Glencripesdale estate and house whittled down to 1,792 acres was offered for sale in 1921. That fell through and a further attempt was made four years later (when prices were at a particularly low level) to sell for £5,000. An offer was received but the prospective buyer cried off when he realised just how isolated it was having heard that on one occasion the Newtons had been marooned there for some days when the steamer, the Lochinvar, failed to turn up owing to bad weather.
The family fortunes weren’t helped by Horace who didn’t trust any woman with money resulting in him creating a very complicated family trust which was not liquidated until 1968 – 48 years after his death. When the Newtons first bought Glencripesdale, or Glen as they always referred to it, they travelled in great pomp and luxury. Horace’s family hired two special railway saloons – one a sleeping car – brought to Redditch Station on the Midland Line. There they were hitched onto connecting trains which eventually brought them to Oban, where they boarded the Kelpie, their own 98ft long, 102-ton, twin-screw, steam yacht which took them on to Glencripesdale. She was extremely expensive to run, and very little used. She was eventually sold and a launch named the Invicta purchased instead. The family were always having to go for cruises to ‘exercise’ the crew when they were really much happier messing about in the Glen. It was said that to keep the Kelpies crew occupied, they would get up stream simply to lift lobster pots behind Carna.
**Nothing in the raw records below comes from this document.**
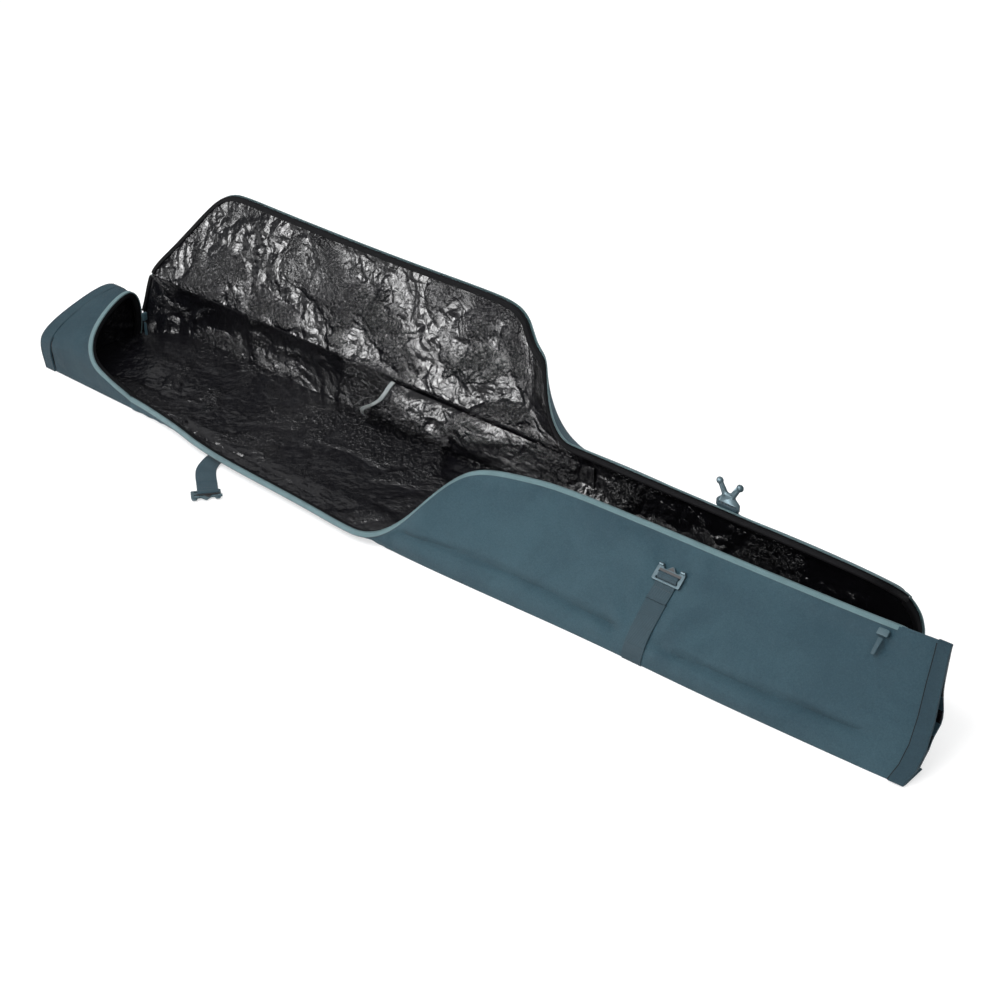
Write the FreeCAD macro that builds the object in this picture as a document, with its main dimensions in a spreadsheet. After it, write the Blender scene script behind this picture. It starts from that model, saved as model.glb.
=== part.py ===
import FreeCAD
import Part
import Sketcher
import math
import os
import re

# Ski bag, lying open. Millimetres. X runs along the bag, +Y to the back, +Z up.
# The origin is on the floor under the middle of the bag's bottom panel.
# The lid hinges along the top of the back wall. Its wide part stands open. Its narrow strip, joined
# to the wide part by a twisted panel, is open by a smaller angle. The front flap lies on the floor.
# Each flat panel is drawn in its own plane, as a board whose frame is turned about the X axis.

SIZES = {
    # whole bag
    "hem_width": 28,
    "tube_wall": 3,
    "half_length": 960,
    "half_depth": 135,
    # layers of a padded panel, from the outside inwards
    "shell_layer": 1.5,
    "foam_layer": 5,
    "liner_layer": 1.5,
    "half_panel": 4,
    # cross-section of the bag
    "hinge_back": 120,
    "hinge_up": 115,
    "shoulder_up": 45,
    "wall_lean": 97.43,
    "wall_height": 106,
    "bottom_gap": 1.2,
    "face_lean": 90,
    "face_height": 38,
    "slope_lean": 41.19,
    "slope_length": 156,
    "seam_radius": 4,
    # places along the bag
    "hood_low": -748,
    "hood_notch": -885,
    "left_start": -738,
    "notch_start": -925,
    "flap_end": -62,
    "face_start": -55,
    "strip_start": 222,
    "right_end": 858,
    "wall_end": 812,
    # lid
    "lid_open": 110,
    "strip_open": 41,
    "hinge_gap": 6,
    "lid_depth": 203,
    "strip_depth": 128,
    "band_width": 12,
    "tape_layer": 1,
    # front flap
    "flap_back": -90,
    "flap_up": 6,
    "flap_depth": 104,
    # straps and their hardware
    "strap_place": 490,
    "rear_place": 525,
    "half_webbing": 19,
    "webbing_layer": 1.7,
    "strap_lift": 0.3,
    "front_free": 76,
    "left_place": -442,
    "left_turn_place": -412,
    "left_turn": 52,
    "left_free": 48,
    "flap_reach": 23,
    "rear_free": 118,
    "floor_free": 233,
    "plate_layer": 3.2,
    "hook_reach": 129,
    "hook_lift": 5.3,
    "hook_curl": 50,
}

LAYERS = ("shell", "foam", "liner")

document = FreeCAD.newDocument("SkiBag")
sheet = document.addObject("Spreadsheet::Sheet", "Sizes")
for row, (alias, number) in enumerate(SIZES.items(), start=1):
    sheet.set(f"A{row}", alias)
    sheet.set(f"B{row}", str(number))
    sheet.setAlias(f"B{row}", alias)
document.recompute()

AXIS_X = FreeCAD.Vector(1, 0, 0)
NODES = []


def size(alias):
    """A driving dimension, read back from the sheet."""
    return float(sheet.get(alias))


def bound(text):
    """An expression in the sheet's aliases, with the sheet's name put before each of them."""
    return re.sub(r"[a-z_]{4,}", lambda word: "Sizes." + word.group(), str(text))


def origin_plane(body, role):
    """One of a body's own origin planes."""
    for feature in body.Origin.OriginFeatures:
        if feature.Role == role:
            return feature
    raise ValueError(role)


def keep(thing, label):
    """Label a finished sub-part, which names its file."""
    thing.Label = label
    NODES.append(thing)
    return thing


def outline(sketch, corners):
    """A closed polygon. Each corner is two expressions, its places along the sketch's axes."""
    first = sketch.GeometryCount
    count = len(corners)
    for index in range(count):
        here = 2 * math.pi * index / count
        after = 2 * math.pi * (index + 1) / count
        start = FreeCAD.Vector(100 * math.cos(here), 100 * math.sin(here), 0)
        end = FreeCAD.Vector(100 * math.cos(after), 100 * math.sin(after), 0)
        sketch.addGeometry(Part.LineSegment(start, end), False)
    for index in range(count):
        follow = first + (index + 1) % count
        sketch.addConstraint(Sketcher.Constraint("Coincident", first + index, 2, follow, 1))
    for index, corner in enumerate(corners):
        for kind, text in zip(("DistanceX", "DistanceY"), corner):
            constraint = Sketcher.Constraint(kind, -1, 1, first + index, 1, 10.0)
            number = sketch.addConstraint(constraint)
            sketch.setExpression(f"Constraints[{number}]", bound(text))


def drawn_body(name, plane, lift, length, loops):
    """A PartDesign body: one sketch of closed polygons on a plane lifted off the origin, padded."""
    body = document.addObject("PartDesign::Body", name)
    sketch = body.newObject("Sketcher::SketchObject", name + "_sketch")
    sketch.AttachmentSupport = [(origin_plane(body, plane), "")]
    sketch.MapMode = "FlatFace"
    sketch.setExpression(".AttachmentOffset.Base.z", bound(lift))
    for corners in loops:
        outline(sketch, corners)
    pad = body.newObject("PartDesign::Pad", name + "_pad")
    pad.Profile = sketch
    pad.setExpression("Length", bound(length))
    sketch.Visibility = False
    return body


def place(body, back, up, lean):
    """Move a board's frame to its place in the section and turn it about X."""
    body.Placement = FreeCAD.Placement(FreeCAD.Vector(), FreeCAD.Rotation(AXIS_X, 1))
    body.setExpression(".Placement.Base.y", bound(back))
    body.setExpression(".Placement.Base.z", bound(up))
    body.setExpression(".Placement.Rotation.Angle", bound(lean))


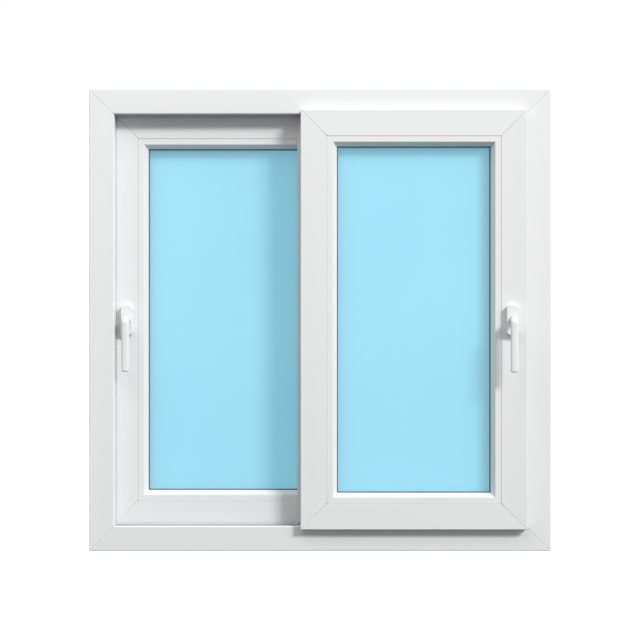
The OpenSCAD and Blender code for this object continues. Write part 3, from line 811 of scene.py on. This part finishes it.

Eventually the Newton’s 26,000 acres were broken up into five separate units – Carna, Rahoy, Kinlochteacuis, Laudale and Glencripesdale, all of which have had a number of owners except the 600 acre island of Carna which remains in the hands of Horace’s descendents. Glencripesdale House was requisitioned by the military for special training purposes. Seven officers and 100 or so men from the naval commando unit at Dorlin on Loch Moidart, occupied the house for about a year. The interior of the house was so badly vandalised it could not be occupied again without an expensive refit. Looting was rife and when the Newtons returned after the war they discovered many of their possessions had disappeared.